American Express and other issuers have documented a strong appetite for what they describe as meaningful experiences: cooking classes with local chefs, guided hikes with conservation groups, after-hours museum access, neighborhood food tours and small-group excursions led by residents. Travelers may economize on the number of trips or choose a more modest hotel category, then redirect savings into activities that feel authentic or personally enriching.
Dining is a key part of this experiential shift. Spending data in 2024 showed Americans cutting back on some big-ticket travel outlays while increasing their restaurant budgets. In travel contexts, that often means choosing a destination specifically for its food scene, booking fewer flights but lingering longer in one place to sample local markets, bakeries and regional specialties. Instead of a week of quick, urban stops connected by multiple flights, a family might pick a single coastal town or mountain region and devote several days to eating, walking and exploring.
The Rise of “Meaningful Travel” in 2026
Industry analysts expect these patterns to carry into 2026, but with a clearer emphasis on trips that travelers define as meaningful. That label encompasses a wide range of motivations: reconnecting with scattered family members, revisiting heritage destinations, supporting communities affected by disasters, engaging in volunteer projects or simply carving out time for rest and reflection away from screens and work.
Surveys conducted through late 2025 show strong interest in multi-generational vacations and extended-family gatherings, often centered on rentals or resorts where grandparents, parents and children can stay under one roof. Younger parents, in particular, tell researchers they are willing to pull their children out of school to prioritize travel experiences, seeing them as an investment in shared memories and global awareness.
Solo and small-group travel is also evolving in this direction.

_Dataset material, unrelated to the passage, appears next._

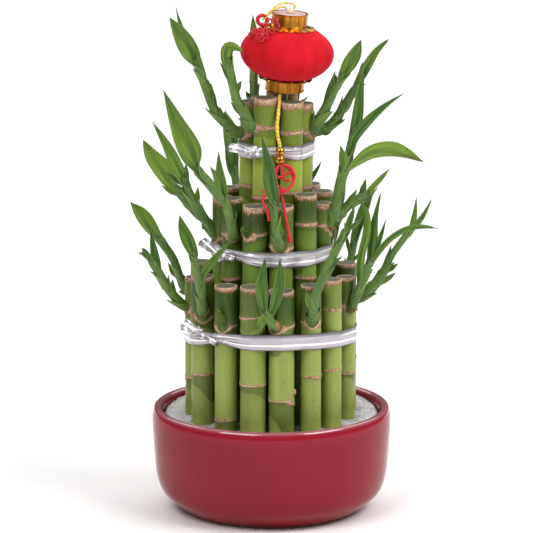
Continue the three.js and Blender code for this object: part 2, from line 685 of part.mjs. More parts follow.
// A gilt collar with pointed scallops round the foot of a cap, sloped like the shoulder under it
function trim(hole, reach, way) {
  const points = 16;
  const slope = 0.3;
  const outline = new THREE.Shape();
  for (let i = 0; i < points * 2; i += 1) {
    const angle = (Math.PI * i) / points;
    const radius = i % 2 ? reach - 1.6 : reach;
    const step = i ? 'lineTo' : 'moveTo';
    outline[step](radius * Math.cos(angle), radius * Math.sin(angle));
  }
  outline.closePath();
  outline.holes.push(new THREE.Path().absarc(0, 0, hole, 0, 2 * Math.PI, true));
  const ring = new THREE.ExtrudeGeometry(outline, { depth: TRIM_THICKNESS, bevelEnabled: false, curveSegments: 8 });
  const corners = ring.attributes.position;
  for (let i = 0; i < corners.count; i += 1) {
    const away = Math.hypot(corners.getX(i), corners.getY(i));
    corners.setZ(i, corners.getZ(i) - slope * (away - hole));
  }
  ring.translate(0, 0, bodyRise(BODY_END_RADIUS) + 2 * GAP);
  return solid(way < 0 ? ring.rotateX(Math.PI) : ring).translate([0, 0, BODY_MIDDLE]);
}

// Red plastic beads: a five-petalled flower, and a plain ring that the loop runs through
const FLOWER_THICKNESS = 1.2;

function flower(reach) {
  const outline = new THREE.Shape();
  const corners = 20;
  for (let i = 0; i < corners; i += 1) {
    const angle = (2 * Math.PI * i) / corners;
    const radius = reach * (0.84 + 0.16 * Math.cos(5 * angle));
    const step = i ? 'lineTo' : 'moveTo';
    outline[step](radius * Math.cos(angle), radius * Math.sin(angle));
  }
  outline.closePath();
  return new THREE.ExtrudeGeometry(outline, { depth: FLOWER_THICKNESS, bevelEnabled: false })
    .translate(0, 0, -FLOWER_THICKNESS / 2);
}

// Flower beads lie on the lantern's shoulder: bearing and distance from its upright middle
// line, radius, and how far each is tipped up to face outwards
const FLOWERS = [
  { bearing: -33, away: 14, reach: 4.6, tilt: 45 },
  { bearing: -68, away: 18.5, reach: 3.2, tilt: 12 },
  { bearing: -41, away: 18.8, reach: 4.2, tilt: 20 },
];
const RING_BEAD = { middle: [-4.6, -6, 253.1], radius: 2.4, wire: 1 };

function flowerBead({ bearing, away, reach, tilt }) {
  const height = bodyRise(away);
  const steep = Math.atan2(away / BODY_RADIUS ** 2, height / BODY_HALF_HEIGHT ** 2);
  const tipped = radians(tilt);
  const lift = GAP + (FLOWER_THICKNESS / 2) * Math.cos(tipped) + reach * Math.sin(tipped);
  const bead = flower(reach).rotateX(steep + tipped);
  bead.translate(0, -away - lift * Math.sin(steep), BODY_MIDDLE + height + lift * Math.cos(steep));
  return solid(bead.rotateZ(radians(bearing)));
}

function ringBead() {
  const { middle, radius, wire } = RING_BEAD;
  const ring = new THREE.TorusGeometry(radius, wire, 6, 12).rotateX(Math.PI / 2).translate(...middle);
  return solid(ring);
}

// Cords: routes are chosen by hand, and each is a tube along a smooth curve
const CORDS = {
  cord_loop: {
    width: 1,
    route: [
      [10.95, -1, 257.9], [11.8, -1.1, 258.9], [11.3, -1.3, 260.1], [9.4, -1.7, 260.9],
      [6.9, -2.3, 261.1], [4.2, -3.2, 260.7], [1.8, -4.6, 259.6], [0.2, -6, 258.2], [-0.9, -7.1, 256.8],
      [-1.9, -8, 255.5], [-3, -7.9, 254.4], [-4.1, -6.7, 253.5], [-4.1, -5.3, 253.5],
      [-3, -4, 254.4], [-1.9, -4, 255.5], [-0.8, -4.6, 256.6], [0.6, -4.6, 257.6], [2.6, -3.4, 258.5],
      [4.9, -2.1, 259.1], [6.6, -1.4, 258.9], [7.74, -1, 258],
    ],
  },
  cord_drop: {
    width: 2,
    route: [
      [4.2, -9.4, 216.0], [4, -10.4, 213.8], [3.8, -13, 211], [3.4, -15.8, 207.6], [3, -18, 203.4],
      [2.9, -20, 198.8], [3.6, -21.4, 194.8], [4.2, -21.8, 191.8], [4.25, -21.8, 189],
    ],
  },
  string_right: {
    width: 1.4,
    route: [
      [4, -21.8, 182.2], [2.9, -22.2, 179.4], [2, -22.8, 176.2], [2.4, -23.8, 172.8], [4, -25.2, 169.8],
      [5.2, -27.4, 167], [5.9, -30, 164.8], [6.5, -32, 161.6], [7.2, -32.6, 157.6], [8, -32.6, 153],
      [8.8, -32.2, 148.4], [9.5, -31.8, 143.8],
    ],
  },
  string_left: {
    width: 1.4,
    route: [
      [5.9, -21.9, 182.6], [8.6, -22.6, 180.4], [10.6, -23.6, 177], [10.4, -25, 173.4], [8, -26.6, 170.6],
      [4.4, -27.8, 169], [0.6, -28.4, 168.8], [-2.6, -28.4, 168.4], [-4.4, -28.6, 166], [-3.6, -29, 163.2],
      [-2, -28.8, 160.4], [-1.5, -28.6, 157.4], [-1, -28.4, 154.8],
    ],
  },
};

function cord(name) {
  const { width, route } = CORDS[name];
  const sides = 8;
  const ring = [];
  for (let i = 0; i < sides; i += 1) {
    const angle = (2 * Math.PI * i) / sides;
    ring.push(new THREE.Vector2((width / 2) * Math.cos(angle), (width / 2) * Math.sin(angle)));
  }
  const extrudePath = smooth(route);
  const steps = Math.round(extrudePath.getLength() / (2.5 * width));
  return solid(new THREE.ExtrudeGeometry(new THREE.Shape(ring), { steps, extrudePath, bevelEnabled: false }));
}

// The gilt gourd bead: two balls, with a socket for the cord in the upper one
const GOURD = { middle: [4.25, -21.8], low: 184.9, high: 189.3, ball: 2.35, socket: 1.45 };

function gourd() {
  const { middle, low, high, ball, socket } = GOURD;
  const balls = [low, high].map((height) => new THREE.SphereGeometry(ball, 10, 6)
    .rotateX(Math.PI / 2).translate(...middle, height));
  const bore = turned([[0, high - 0.7], [socket, high - 0.7], [socket, high + 5], [0, high + 5]], 12);
  return fused(balls).subtract(solid(bore.translate(...middle, 0)));
}

// Assembly
const tower = new THREE.Group();

function add(parent, name, body, material) {
  const piece = new THREE.Mesh(geometryOf(body), material);
  piece.name = name;
  parent.add(piece);
  return piece;
}

add(tower, 'bowl', bowl(), GLAZE);
add(tower, 'gravel', gravel(), GRAVEL);
for (const ring of Object.keys(CANES)) {
  CANES[ring].forEach((each, index) => {
    const number = String(index + 1).padStart(2, '0');
    add(tower, `cane_${ring}_${number}`, leafyStem(ring, index), RINGS[ring].green);
  });
  add(tower, `tie_${ring}`, tie(ring), FOIL);
}

const lantern = new THREE.Group();
lantern.position.set(...LANTERN_FOOT);
lantern.rotation.y = LANTERN_LEAN;
add(lantern, 'lantern_body', lanternBody(), VELVET);
add(lantern, 'lantern_cap_bottom', lowCap(), GOLD);
add(lantern, 'lantern_cap_top', topCap(), GOLD);
add(lantern, 'lantern_cap_disc', capDisc(), PALE_DISC);
add(lantern, 'lantern_knob', knob(), CREAM);
add(lantern, 'lantern_trim_bottom', trim(LOW_CAP_RADIUS + GAP, 13.6, -1), GOLD);
add(lantern, 'lantern_trim_top', trim(TOP_CAP_RADIUS + GAP, 13.6, 1), GOLD);
FLOWERS.forEach((each, index) => add(lantern, `bead_flower_${index + 1}`, flowerBead(each), RED_PLASTIC));
tower.add(lantern);

add(tower, 'bead_ring', ringBead(), RED_PLASTIC);
add(tower, 'bead_gourd', gourd(), GOLD);
for (const name of Object.keys(CORDS)) {
  add(tower, name, cord(name), name.startsWith('cord') ? GOLD_THREAD : RED_THREAD);
}

export default tower;
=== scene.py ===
"""The looks of a lucky bamboo tower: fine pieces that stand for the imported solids.

Sizes in the classes are millimetres and become metres when a mesh is finished. +Z is up and
the viewer stands on the -Y side, as in the solids.
"""

import functools
import logging
import math
import random
from dataclasses import dataclass, field
from enum import Enum
from typing import Callable, Sequence

import bmesh
import bpy
from mathutils import Matrix, Vector, geometry, noise


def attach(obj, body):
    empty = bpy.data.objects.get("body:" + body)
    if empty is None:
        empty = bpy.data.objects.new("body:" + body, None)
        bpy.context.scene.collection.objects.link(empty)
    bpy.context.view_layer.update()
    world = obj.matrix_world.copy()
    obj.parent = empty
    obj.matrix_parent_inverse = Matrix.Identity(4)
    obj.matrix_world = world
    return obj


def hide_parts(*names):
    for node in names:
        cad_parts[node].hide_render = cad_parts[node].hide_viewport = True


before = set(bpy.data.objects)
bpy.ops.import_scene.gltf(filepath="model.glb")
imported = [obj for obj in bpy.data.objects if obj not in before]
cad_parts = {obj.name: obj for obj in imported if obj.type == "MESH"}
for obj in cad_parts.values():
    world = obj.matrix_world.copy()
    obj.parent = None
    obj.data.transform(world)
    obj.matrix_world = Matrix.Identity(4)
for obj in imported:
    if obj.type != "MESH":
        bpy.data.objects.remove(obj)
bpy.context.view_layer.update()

LOG = logging.getLogger("tower")
MM = 0.001
BODY = "root"
GAP = 0.3
TOWARDS_VIEWER = Vector((0, -1, 0))
Point = tuple[float, float, float]

# What adds a node to one material and gives its outputs
Adder = Callable[..., bpy.types.bpy_prop_collection]

# Sockets of a Mix node that mixes colours
FACTOR, FIRST, SECOND, MIXED = 0, 6, 7, 2


def linear(shade: str) -> tuple[float, float, float, float]:
    """Turns an sRGB hex colour into linear light.

    Args:
        shade: The colour, such as "#8a2b36".

    Returns:
        Red, green, blue and alpha for a shader socket.
    """
    channels = [int(shade[i : i + 2], 16) / 255 for i in (1, 3, 5)]
    curve = [c / 12.92 if c <= 0.04045 else ((c + 0.055) / 1.055) ** 2.4 for c in channels]
    return (curve[0], curve[1], curve[2], 1.0)


def per(size: float) -> float:
    """Gives the texture scale at which one feature is size millimetres wide."""
    return 1 / (size * MM)


def plug(tree: bpy.types.NodeTree, node: bpy.types.Node, inputs: dict) -> None:
    """Gives a node's inputs what they get, by name or number: a socket to link, or a value.

    Args:
        tree: The node tree.
        node: The node.
        inputs: What each input gets.
    """
    for key, value in inputs.items():
        if isinstance(value, bpy.types.NodeSocket):
            tree.links.new(value, node.inputs[key])
        else:
            node.inputs[key].default_value = value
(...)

Polls of frequent travelers in 2025 found that Americans who took at least one notable trip during the year spent more than two thousand dollars on average and typically visited several new places. Many describe their journeys in emotional terms such as grateful, refreshed and inspired. Looking ahead to 2026, a large majority say they plan to travel as much or more than before, but with a stronger focus on destinations and itineraries that feel low-stress and meaningful rather than simply impressive on social media.

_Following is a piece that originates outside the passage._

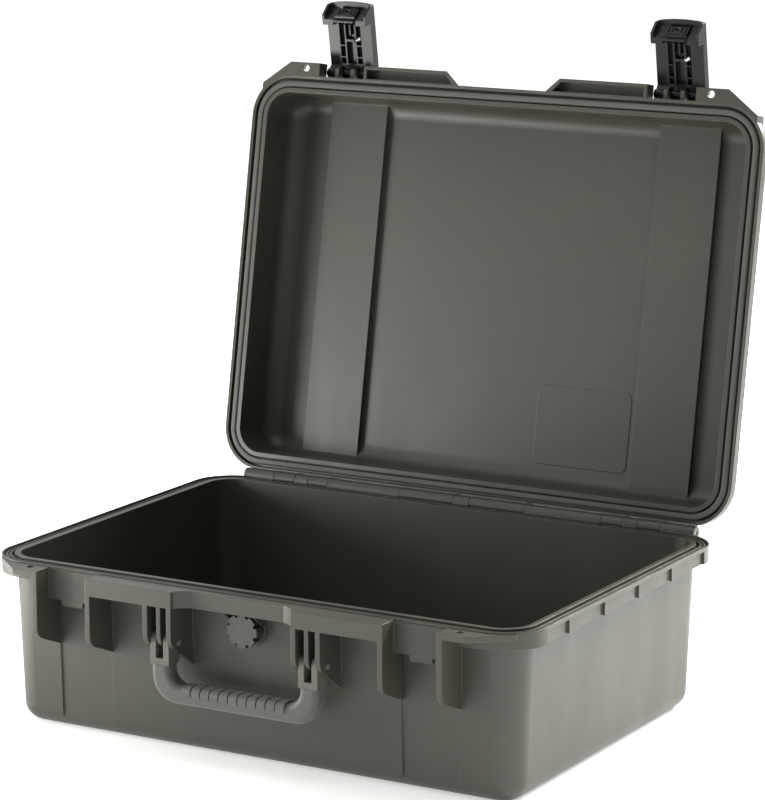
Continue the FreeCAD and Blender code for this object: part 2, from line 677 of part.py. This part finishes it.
def make_lid():
    root = FLANGE_Y - 4.0
    top = LID_RIM + S.lid_flange_h
    web = [(root, LID_RIM + 1.0), (HINGE_Y, HINGE_Z),
           (HINGE_Y + S.knuckle_rad - 0.3, HINGE_Z + 2.0), (HINGE_Y - 1.0, top), (root, top)]
    adds = [lid_outside(), solid("z", LID_RIM, S.lid_flange_h, opening(S.flange_w))]
    front_adds, tools = lid_front()
    adds += front_adds
    adds += barrels(knuckle_spans(LID_KNUCKLES, -S.hinge_gap / 2), web)
    tools.append(lid_cavity())
    spans = knuckle_spans(BASE_KNUCKLES, S.hinge_gap / 2)
    middle = S.hinge_a + S.hinge_gap / 2
    spans.append((-middle, middle * 2.0))
    tools += barrel_cuts(spans)
    tools.append(solid("z", LID_RIM - 1.0, S.groove_depth + 1.0, ring(S.groove_in, S.groove_w)))
    tools.append(solid("z", LID_RIM - 1.0, 1.3, ring(
        S.groove_in + S.groove_w, S.flange_w - S.groove_in - S.groove_w - 1.6)))
    lid = cut("lid_shell", joined("lid_adds", adds), tools)
    lid.Placement = open_lid()
    return lid


def make_seal():
    """Rim seal lying in the groove of the lid."""
    body = new_body("lid_seal")
    floor = LID_RIM + S.groove_depth
    pad_down(body, floor, S.seal_h, ring(S.seal_in, S.seal_w))
    round_edges(body, S.seal_round, level_edges(floor - S.seal_h))
    body.Placement = open_lid()
    return body


def make_hinge_pin(name, side):
    reach = HINGE_END_X - 2.0
    body = new_body(name)
    sketch = new_sketch(body, "YZ_Plane", span(side, 1.0, reach))
    add_circle(sketch, HINGE_Y, HINGE_Z, S.hinge_pin_rad)
    extrude(body, sketch, "Pad", reach)
    return body


# ---------------------------------------------------------------- latches

def latch_windows():
    """Openings of the ribbed well down the middle of a latch, as (low x, high x, low z, high z)."""
    wall = S.well_wall
    columns = ((-S.well_half, -S.well_rib_out), (S.well_rib_out, S.well_half))
    rows = ((S.well_start, S.well_one), (S.well_one + wall, S.well_two),
            (S.well_two + wall, S.well_end))
    windows = [(x0, x1, z0, z1) for x0, x1 in columns for z0, z1 in rows]
    middle = S.well_rib_in
    windows.append((-middle, middle, S.well_start, S.bridge))
    windows.append((-middle, middle, S.bridge_end, S.tongue_end))
    windows.append((-middle, -S.tongue_half, S.tongue_end - 0.1, S.well_end))
    windows.append((S.tongue_half, middle, S.tongue_end - 0.1, S.well_end))
    return windows


def make_latch(name, side):
    """Latch lever: skin, flat inner wings, ribbed well, finger hood and barrel for the pin."""
    half = S.latch_w / 2
    front = -S.latch_front
    inside = front + S.latch_skin
    length_z = -S.latch_len
    full = solid("x", -half, S.latch_w, outline([
        (-1.5, 4.2), (-8.5, 3.0), (front + 0.8, -2.0), (front, -7.0), (front, length_z + 2.5),
        (front + 0.8, length_z), (inside, length_z), (S.hood_in, -S.hood_low),
        (S.hood_in, -S.hood_top), (-S.latch_wing, -S.hood_top), (-S.latch_wing, -7.0),
        (-1.5, -4.2)]))
    barrel = solid("x", -half, S.latch_w, disc(0, 0, S.latch_eye))

    cup_half = half - S.latch_side
    tools = [
        solid("x", -cup_half, cup_half * 2.0, outline([
            (inside, length_z - 1.0), (20.0, length_z - 1.0), (20.0, -S.ramp_low),
            (S.hood_in, -S.ramp_low), (-S.ramp_back, -S.ramp_high), (inside, -S.ramp_high - 2.0)])),
        solid("x", -S.gap_half, S.gap_half * 2.0, rectangle(
            inside, -S.gap_end, 20.0, -S.well_end + 0.1)),
        solid("x", -half - 1.0, S.latch_w + 2.0, disc(0, 0, S.latch_pin_rad + S.latch_fit)),
        solid("y", 0, 20.0, disc(S.sight_x, -S.sight_z, S.sight_rad)),
        solid("y", 5.0, 25.0, rectangle(
            -S.slot_half, -S.slot_z - S.slot_h, S.slot_half, -S.slot_z))]
    for x0, x1, z0, z1 in latch_windows():
        tools.append(solid("x", x0, x1 - x0, rectangle(inside, -z1, 0.0, -z0)))
    for turn in (-1, 1):
        x = span(turn, S.post_half - S.post_t / 2 - 0.5, S.post_t + 1.0)
        tools.append(solid("x", x, S.post_t + 1.0, disc(0, 0, S.latch_eye + 0.1)))
        tools.append(solid("x", x, S.post_t + 1.0, rectangle(
            -S.latch_eye - 0.1, -S.pivot_up + 5.0, 10.0, 0.0)))
        tools.append(solid("x", x, S.post_t + 1.0, rectangle(
            -S.latch_eye * 2.0, -0.1, 0.0, S.latch_eye + 0.5)))
        tools.append(solid("y", 20.0, 40.0, outline([
            (turn * 6.0, length_z - 0.01), (turn * 17.0, length_z + 0.9),
            (turn * (half + 1.0), length_z + 2.6), (turn * (half + 1.0), length_z - 1.0),
            (turn * 6.0, length_z - 1.0)])))
    latch = cut(name, joined(name + "_adds", [full, barrel]), tools)
    latch.Placement = open_latch(side)
    return latch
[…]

Domestic Discoveries and the Lure of Nature
As travelers downshift on the number of flights they take, domestic and closer-to-home destinations are gaining prominence. Research from travel insurers and marketing firms in 2025 points to a sizable share of Americans choosing to stay within the United States or in nearby countries, motivated by both budget considerations and a desire to reduce logistical headaches associated with long-haul travel, visas and connecting flights.

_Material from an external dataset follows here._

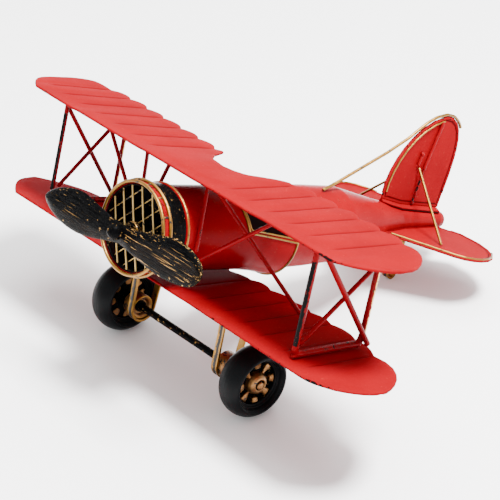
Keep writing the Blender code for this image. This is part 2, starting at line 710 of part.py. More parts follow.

Road trips remain a cornerstone of the American vacation, ranking above both domestic and international flights in some surveys of preferred travel modes. Scenic drives through national parks, coastal byways and wine regions offer a sense of freedom and control at a time when airline disruptions and crowded airports can make flying feel unpredictable. The ability to pack the car, bring pets and stop along the way adds to the appeal.
Nature-focused travel in particular is benefiting from this trend. Destinations built around hiking, rafting, stargazing and wide-open landscapes in states such as Utah, Colorado, Montana and the Carolinas report steady interest. Travelers say they value opportunities to disconnect, move their bodies and share unhurried time outdoors, whether on a long weekend within driving distance or on a once-a-year trip that replaces multiple quick city breaks they might have taken in the past.
How Loyalty, Rewards and Technology Enable Fewer-but-Better Trips
Behind the scenes, loyalty programs and travel technology are helping Americans reconcile fewer flights with richer experiences. Credit card rewards have become a central planning tool, with many travelers using accumulated points and miles to offset airfare on the one or two big trips they prioritize each year. Surveys from American Express and others indicate that a majority of travelers feel a sense of accomplishment when they can stack benefits, combining cards, airline miles and hotel points to upgrade cabins, extend stays or book special experiences.
At the same time, generative artificial intelligence and planning apps are changing how itineraries take shape. Younger travelers, in particular, lean on digital tools for destination inspiration, budgeting help and on-the-ground recommendations. This technology allows them to research in depth, compare options and build trips that feel personalized, even if they are taking fewer of them. The result is often a highly curated experience that targets specific interests, whether that is architecture, food, wellness or adventure.
Travel insurance has also become part of the equation, especially as trip costs rise. Comparison platforms report heightened interest in policies that protect against cancellations and disruptions, an understandable concern when travelers are staking more of their annual budget on a single, significant journey. Knowing that an investment is protected can make travelers more comfortable adding a splurge experience or venturing farther from home, even if they remain cautious about booking multiple flights a year.
What This Means for 2026 and Beyond
The emerging pattern as 2026 approaches is not a collapse in American wanderlust but a recalibration. Households are flying less frequently, especially on short, discretionary trips, and they are scrutinizing airfares, fees and travel logistics more closely. Yet they continue to devote substantial money and emotional energy to vacations, family reunions and bucket-list journeys that feel worth the effort and expense.
For destinations and travel providers, the message is clear. Competing on volume and low prices alone may be less effective than demonstrating value through distinctive experiences, human-centered service and a sense of purpose. Travelers who opt to take one major trip in a year will demand more from every component, from airport transfers and check-in to food, activities and opportunities to connect with local culture.
For travelers themselves, the trend toward fewer flights and more meaningful experiences is reshaping how they think about time off. Planning a single, longer trip or a thoughtfully designed series of close-to-home escapes requires more intention but can yield deeper satisfaction. As economic and political uncertainties continue to buffet the global travel industry, Americans appear to be signaling that what matters is not how often they can post from the boarding gate, but how powerfully a journey resonates once they return home.